Tal Herzberg (left) and Ron Fair

Universal Music Group’s Interscope Geffen A&M (IGA) label will install a Solid State Logic C200 digital production console in its new in-house studio facility, which will open in 2007. IGA will use the 48-fader, 216-input C200 to record and mix top artists on a roster that includes Black Eyed Peas, Pussycat Dolls and Mary J. Blige.

“We chose the SSL C200 because of its powerful recall functions and our ability to switch effortlessly between massive production setups in seconds,” says Geffen Records chairman Ron Fair. “We found the sound to be absolutely comparable with analog SSL consoles, and we expect to make many hits with a seamless transition.”

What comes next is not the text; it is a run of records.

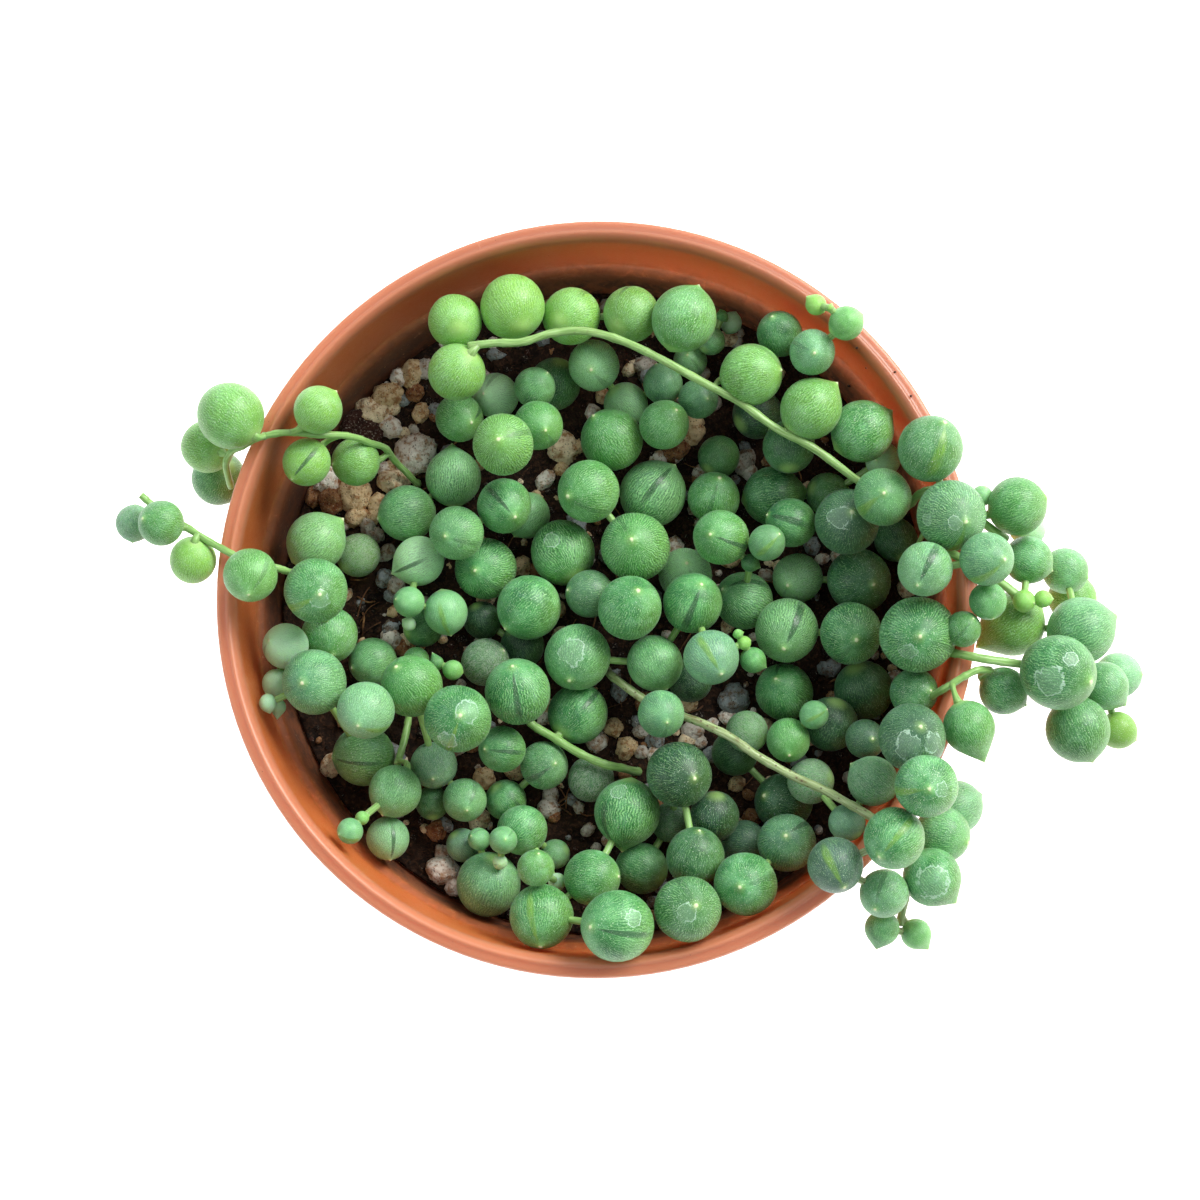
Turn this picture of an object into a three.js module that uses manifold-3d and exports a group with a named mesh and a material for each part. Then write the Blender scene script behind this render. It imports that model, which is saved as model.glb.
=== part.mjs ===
// A string of pearls in its round terracotta-coloured plastic pot.
// Millimetres, +Z up. The origin is the middle of the pot's underside.
//
// The pearls (round succulent leaves) are listed string by string, as they are seen from above, and
// a rule finds how high each one lies: as low as the potting mix, the pot wall and the pearls
// under it allow. Each string is one fused body: its stem, its stalks and its pearls.

import * as THREE from 'three';
import { mergeVertices } from 'three/addons/utils/BufferGeometryUtils.js';
import Module from 'manifold-3d';

const wasm = await Module();
wasm.setup();

// ---------------------------------------------------------------- driving dimensions

const POT_HEIGHT = 88;
const RIM_RADIUS = 52;
const RIM_LIP = 2.6;
const LIP_DROP = 3.6;
const COLLAR_HEIGHT = 12;
const COLLAR_TAPER = 1.2;
const COLLAR_STEP = 1.0;
const WALL = 1.3;
const BASE_RADIUS = 37.5;
const BASE_THICKNESS = 1.8;
const DRAIN_HOLES = 6;
const DRAIN_RADIUS = 3.5;
const DRAIN_CIRCLE = 27;
const POT_SIDES = 36;

const MIX_DEPTH_BELOW_RIM = 20;
const MIX_GAP = 0.35;
const MIX_SWELL = 0.6;
const MIX_RINGS = 4;
const GRIT_COUNT = 26;
const SMALL_PEARL = 2.8;
const GRIT_SIZE = [1.0, 1.9];

const STEM_RADIUS = 0.62;
const LINK_RADIUS = 0.7;
const LINK_SIDES = 3;
const STALK_RADIUS = 0.6;
const ROOT_DEPTH = 6;
const HOLE_CLEARANCE = 0.7;
const STEM_SPAN_STEPS = 3;
const STEM_STEP = 4.4;
const STEM_SIDES = 5;
const ROOT_REACH = 43;

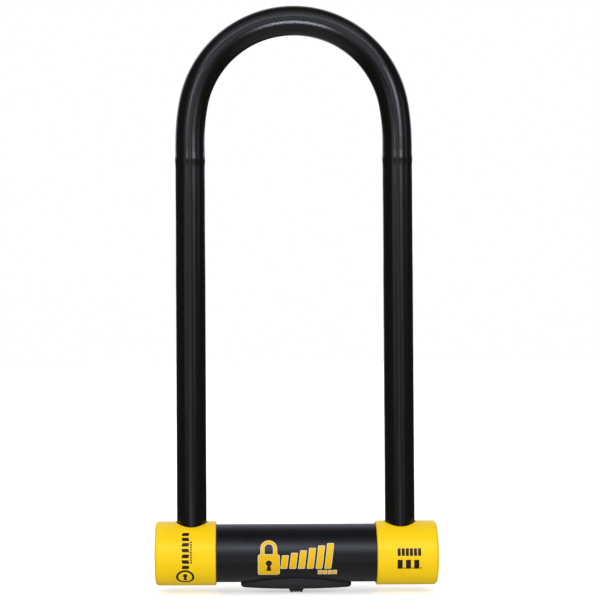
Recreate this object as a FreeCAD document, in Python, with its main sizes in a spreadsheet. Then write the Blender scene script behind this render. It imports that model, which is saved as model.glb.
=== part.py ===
import FreeCAD, Part
import os
from math import cos, pi, sin

import Sketcher
from FreeCAD import Placement, Rotation, Vector

# A bicycle U lock: a bent shackle rod whose two notched feet drop into a crossbar.  A key turns a
# scroll cam in the middle of the crossbar, and the cam drives one bolt into the notch of each foot.
# X runs along the crossbar, Z up along the shackle legs; the origin is the centre of the crossbar.

DISC_COUNT = 7
RIB_COUNT = 4
SPIRAL_STEPS = 12

DRIVING = {
    # shackle
    "leg_spacing": 132.4,
    "rod_diameter": 18.0,
    "rod_jacket_wall": 0.5,
    "arch_height": 340.0,
    "arch_inset": 1.2,
    "foot_depth": 9.4,
    "foot_chamfer": 1.5,
    "jacket_foot_height": 11.5,
    "notch_gap": 0.5,
    # crossbar tube and its jacket
    "tube_diameter": 34.0,
    "tube_wall": 3.0,
    "bar_jacket_wall": 1.3,
    # end caps
    "cap_wall": 3.2,
    "cap_inboard": 15.6,
    "cap_outboard": 23.5,
    "cap_end_wall": 3.7,
    "cap_lap": 3.4,
    "cap_dome": 0.7,
    "cap_outer_round": 2.2,
    "cap_inner_round": 0.9,
    "cap_hole_gap": 0.7,
    # what guides the feet
    "foot_gap": 0.3,
    "bush_wall": 2.2,
    "bush_height": 11.0,
    "buffer_thickness": 1.4,
    "buffer_radius": 6.9,
    "seal_wall": 1.1,
    # end plugs
    "plug_length": 6.9,
    "roll_pin_radius": 1.5,
    # bolts and cam
    "bolt_width": 9.0,
    "bolt_height": 6.0,
    "bolt_floor": 3.0,
    "bolt_throw": 5.5,
    "bolt_tip_gap": 0.3,
    "bolt_chamfer": 0.8,
    "bolt_heel": 2.4,
    "channel_gap": 0.25,
    "drive_pin_radius": 1.25,
    "drive_pin_start": 4.9,
    "drive_pin_gap": 0.25,
    "drive_pin_grip": 4.0,
    "cam_radius": 12.6,
    "cam_thickness": 2.2,
    "cam_lift": 0.2,
    "cam_gap": 0.4,
    "block_half_length": 24.0,
    # lock cylinder
    "shell_radius": 8.95,
    "shell_lip": 1.0,
    "shell_inset": 1.7,
    "shell_port_radius": 5.0,
    "barrel_radius": 6.95,
    "barrel_running_gap": 0.08,
    "barrel_front_wall": 1.4,
    "barrel_bore_radius": 5.6,
    "tail_plate": 2.0,
    "tail_spigot": 0.6,
    "tail_side": 4.2,
    "keyway_width": 2.6,
    "keyway_length": 7.6,
    "drill_plate_thickness": 1.2,
    "spacer_thickness": 0.5,
    "sidebar_width": 1.8,
    "sidebar_depth": 1.9,
    "retaining_pin_radius": 1.0,
    "cam_screw_head": 2.2,
    # keyhole cover and its shutter
    "cover_half_length": 35.1,
    "cover_half_width": 10.8,
    "cover_tip_radius": 4.0,
    "cover_height": 4.4,
    "cover_crown": 1.3,
    "cover_round": 2.0,
    "gasket_thickness": 1.1,
    "gasket_inset": 0.7,
    "shutter_travel": 14.5,
    "shutter_half_length": 7.0,
    "shutter_half_width": 6.0,
    "shutter_thickness": 1.4,
    "shutter_gap": 0.15,
    "thumb_half_length": 4.5,
    "thumb_half_width": 3.9,
    "thumb_rise": 1.7,
    "rib_depth": 0.5,
    "screw_x": 28.0,
    "screw_shank_radius": 1.2,
    "screw_head_radius": 2.3,
    "screw_head_height": 1.1,
    "screw_sink": 0.2,
    # clearance of pieces pushed together, of a hole round a screw and of the port round the shell
    "slip": 0.05,
    "hole_gap": 0.2,
    "port_gap": 0.5,
    # how far a cutting tool runs past what it cuts
    "overrun": 1.0,
}

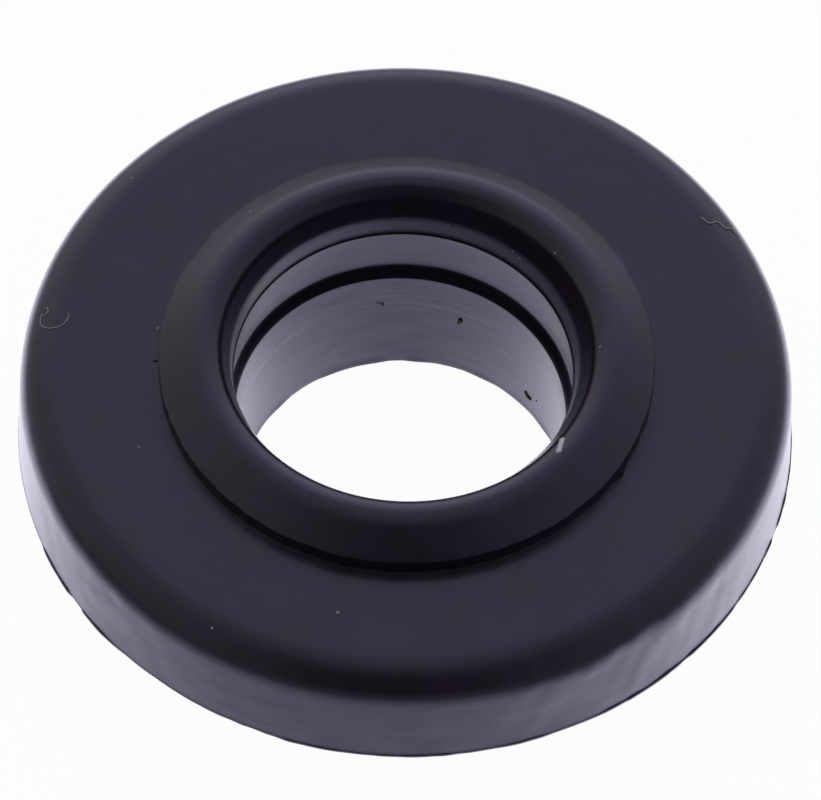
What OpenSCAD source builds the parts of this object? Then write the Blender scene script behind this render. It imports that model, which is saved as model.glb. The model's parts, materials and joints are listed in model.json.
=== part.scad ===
// Valve cover bolt seal: one moulded rubber grommet.
// A thick flange carries a raised sealing bead round the bore, a groove inside the bore
// takes the shoulder of the bolt or its sleeve, and a neck below fills the hole in the cover.
// Millimetres, +Z up. The origin is the centre of the neck's flat end, which the part stands on.

/* [Flange] */
// Diameter of the flange where its wall would meet its top
flange_d = 26; // [22:0.5:40]
// Thickness of the flange
flange_t = 4; // [3.2:0.05:8]
// Radius of the rounded top rim
rim_r = 1.25; // [0.3:0.05:2]
// Draft of the outer wall, in degrees
wall_draft = 2; // [0.5:0.1:4]
// How far the mould's flash stands out at the foot of the wall
flash_w = 0.05; // [0.02:0.01:0.3]
// Thickness of the flash
flash_t = 0.12; // [0.05:0.01:0.4]

/* [Bore] */
// Diameter of the bore below the groove
bore_d = 11.2; // [8:0.1:14]
// Depth of the groove, out from the bore
groove_depth = 0.35; // [0.2:0.05:0.6]
// Depth below the flange top at which the bore proper begins
bore_start = 2.92; // [2.2:0.01:3.9]
// Height of the sloping seat between the groove and the bore
seat_h = 0.4; // [0.2:0.05:0.8]
// How far the lip over the groove stands back from the bore
lip_back = 0.07; // [0:0.01:0.15]
// Depth of the lip's edge below the flange top
lip_drop = 0.38; // [0.2:0.01:1]
// Thickness of the lip at its edge
lip_t = 0.12; // [0.05:0.01:0.3]

/* [Sealing bead] */
// Height of the bead's crest above the flange
bead_h = 1.44; // [1:0.01:2]
// Width of the bead, from the bore to its outer step
bead_w = 2.75; // [2.2:0.05:3.6]
// Distance of the crest from the bore
crest_w = 1.34; // [1:0.01:1.6]
// Radius of the crest on its outer side
crest_r_out = 1; // [0.5:0.05:1.4]
// Radius of the crest on its inner side
crest_r_in = 0.78; // [0.4:0.01:1]
// Height of the upright step at the foot of the bead's outer side
step_h = 0.57; // [0.1:0.01:0.9]
// Distance of the throat from the bore, where the bead's inner side turns steeper
throat_w = 0.2; // [0.16:0.01:0.4]
// Height of the throat above the flange
throat_h = 0.27; // [0.1:0.01:0.5]

/* [Neck] */
// Wall of the neck round the bore
neck_wall = 2.7; // [1.5:0.1:4]
// Length of the neck below the flange
neck_h = 3.85; // [1.5:0.05:8]
// Radius of the rounded edge at the neck's end
neck_edge_r = 0.4; // [0.1:0.05:0.7]
// Radius of the cove where the neck meets the flange
neck_cove_r = 0.5; // [0.1:0.05:1]

/* [Hidden] */
$fn = 180;

bore_r = bore_d / 2;
groove_r = bore_r + groove_depth;
lip_r = bore_r + lip_back;
neck_r = bore_r + neck_wall;
throat_r = bore_r + throat_w;
crest_r = bore_r + crest_w;
step_r = bore_r + bead_w;
top_z = neck_h + flange_t;
corner_r = flange_d / 2;
base_r = corner_r + flange_t * tan(wall_draft);
rim_centre = [corner_r - rim_r * (1 - sin(wall_draft)) / cos(wall_draft), top_z - rim_r];
foot_cove_r = min(0.1, step_h / 2);
groove_cove_r = groove_depth / 2;

// Largest arc with room for a straight flank that falls by h over the width w beyond the crest.
function arc_limit(w, h) = 0.95 * (w * w + h * h) / (2 * h);

// Radii and centres of the two arcs that meet at the crest.
arc_out = min(crest_r_out, arc_limit(bead_w - crest_w, bead_h - step_h));
arc_in = min(crest_r_in, arc_limit(crest_w - throat_w, bead_h - throat_h));
crest_out = [crest_r, top_z + bead_h - arc_out];
crest_in = [crest_r, top_z + bead_h - arc_in];

// Corners that the bead's straight flanks run down to.
step_corner = [step_r, top_z + step_h];
throat_corner = [throat_r, top_z + throat_h];

// A point at radius r from centre c, in the direction of angle a.
function polar(c, r, a) = c + r * [cos(a), sin(a)];

// Direction from centre c of the point p, and how far round from it a tangent from p touches
// a circle of radius r about c.
function bearing(c, p) = atan2(p.y - c.y, p.x - c.x);
function tangent_turn(c, r, p) = acos(r / norm(p - c));

flank_out = bearing(crest_out, step_corner) + tangent_turn(crest_out, arc_out, step_corner);
flank_in = bearing(crest_in, throat_corner) - tangent_turn(crest_in, arc_in, throat_corner);

// The flanks end just inside the arcs, which run on a little way below them, so that the two
// cross cleanly where they would only touch.
flank_reach = 0.9999;
flank_lap = 5;

// A square corner of side r filled down to a concave quarter circle.
module cove(r) {
    difference() {
        square(r);
        translate([r, r]) circle(r);
    }
}

// The part of a disc of radius r that lies between two directions, up to 120 degrees apart.
module sector(r, from, to) {
    intersection() {
        circle(r);
        polygon([[0, 0], polar([0, 0], 2 * r, from), polar([0, 0], 2 * r, to)]);
    }
}

// Straight-sided body of the section: the neck, the flange and the flanks of the bead.
module section_body() {
    polygon([
        [bore_r, 0],
        [neck_r - neck_edge_r, 0],
        [neck_r, neck_edge_r],
        [neck_r, neck_h],
        [base_r, neck_h],
        polar(rim_centre, rim_r, wall_draft),
        polar(rim_centre, rim_r, 90),
        [step_r, top_z],
        step_corner,
        polar(crest_out, flank_reach * arc_out, flank_out),
        crest_out,
        crest_in,
        polar(crest_in, flank_reach * arc_in, flank_in),
        throat_corner,
        [lip_r, top_z - lip_drop],
        [lip_r, top_z - lip_drop - lip_t],
        [groove_r, top_z - lip_drop - lip_t],
        [groove_r, top_z - bore_start + seat_h],
        [bore_r, top_z - bore_start]
    ]);
}

// Arcs that bulge beyond the straight body.
module section_rounds() {
    translate(rim_centre) circle(rim_r);
    translate(crest_out) sector(arc_out, flank_out - flank_lap, 90);
    translate(crest_in) sector(arc_in, 90, flank_in + flank_lap);
    translate([neck_r - neck_edge_r, neck_edge_r]) circle(neck_edge_r);
}

// Coves that fill the inner corners.
module section_coves() {
    translate([step_r, top_z]) cove(foot_cove_r);
    translate([neck_r, neck_h]) mirror([0, 1]) cove(neck_cove_r);
    translate([groove_r, top_z - lip_drop - lip_t]) mirror([1, 0]) mirror([0, 1]) cove(groove_cove_r);
}

// Thin fin of flash at the parting line, along the foot of the outer wall.
module section_flash() {
    translate([base_r - flash_t, neck_h]) square([flash_t + flash_w, flash_t]);
}

module seal() {
    color([0.08, 0.08, 0.09])
        rotate_extrude() {
            section_body();
            section_rounds();
            section_coves();
            section_flash();
        }
}

seal();
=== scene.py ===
import json
import math

import bpy
import numpy as np
from mathutils import Matrix, Vector
from mathutils.bvhtree import BVHTree


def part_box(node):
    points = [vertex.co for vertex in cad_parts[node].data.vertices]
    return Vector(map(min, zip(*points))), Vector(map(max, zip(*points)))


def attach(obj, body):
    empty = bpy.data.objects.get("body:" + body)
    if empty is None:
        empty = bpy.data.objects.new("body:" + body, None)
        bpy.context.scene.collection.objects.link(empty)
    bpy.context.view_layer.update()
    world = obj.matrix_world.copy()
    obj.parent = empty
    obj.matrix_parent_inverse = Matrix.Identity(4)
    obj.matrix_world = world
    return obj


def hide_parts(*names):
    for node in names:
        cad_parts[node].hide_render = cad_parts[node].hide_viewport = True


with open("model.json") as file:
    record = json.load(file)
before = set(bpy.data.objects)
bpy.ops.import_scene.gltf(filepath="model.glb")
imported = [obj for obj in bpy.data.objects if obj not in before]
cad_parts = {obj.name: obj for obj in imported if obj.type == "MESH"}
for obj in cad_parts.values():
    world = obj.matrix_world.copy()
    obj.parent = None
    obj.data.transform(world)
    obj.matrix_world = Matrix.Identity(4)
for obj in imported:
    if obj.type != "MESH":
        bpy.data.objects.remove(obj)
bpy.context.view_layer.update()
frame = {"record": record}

MM = 0.001

# ---------------------------------------------------------------------------------------------
# Sizes, in millimetres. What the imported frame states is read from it; the rest is the moulding's
# own section, as in the part's source.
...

Tal Herzberg, co-producer and engineer for many of Fair’s productions, explains that the C200 was the logical choice for the label group’s large and diverse schedule. “We debated for some time what would be the best solution for the way we work,” says Herzberg. “Working for the largest recording corporation in the world, we will address 10 different songs from six different artists in an average workday. Previously, there was a huge amount of time spent every day just on recalling the console.”

The team considered mixing entirely within the digital audio workstation environment, but quickly abandoned the idea. “All of us are accustomed to—and want to work with—a control surface and something that sounds great,” says Herzberg. “The C200 gives us that, as well as the familiar SSL sound and the undeniable comfort provided by the instant reset of a digital board.

“The C200 not only restores levels within 10 seconds of loading a project,” Herzberg adds, “but brings back all EQs, compression settings, headphone blends and any kind of stemming and sub-grouping. You’re back to where you were a week, a month, a year ago, in 10 seconds! It’s unbelievable. We realized that even if we save an average of one hour a day on recalls, that’s six to seven hours per week. We can squeeze in another workday per week just by saving recall times. It didn’t hurt that the console really sounds magnificent, too.”

“My production crew and I grew up on SSL consoles,” Fair concludes. “All the engineers we work with can’t wait to get their hands on the C200—we could sell tickets!”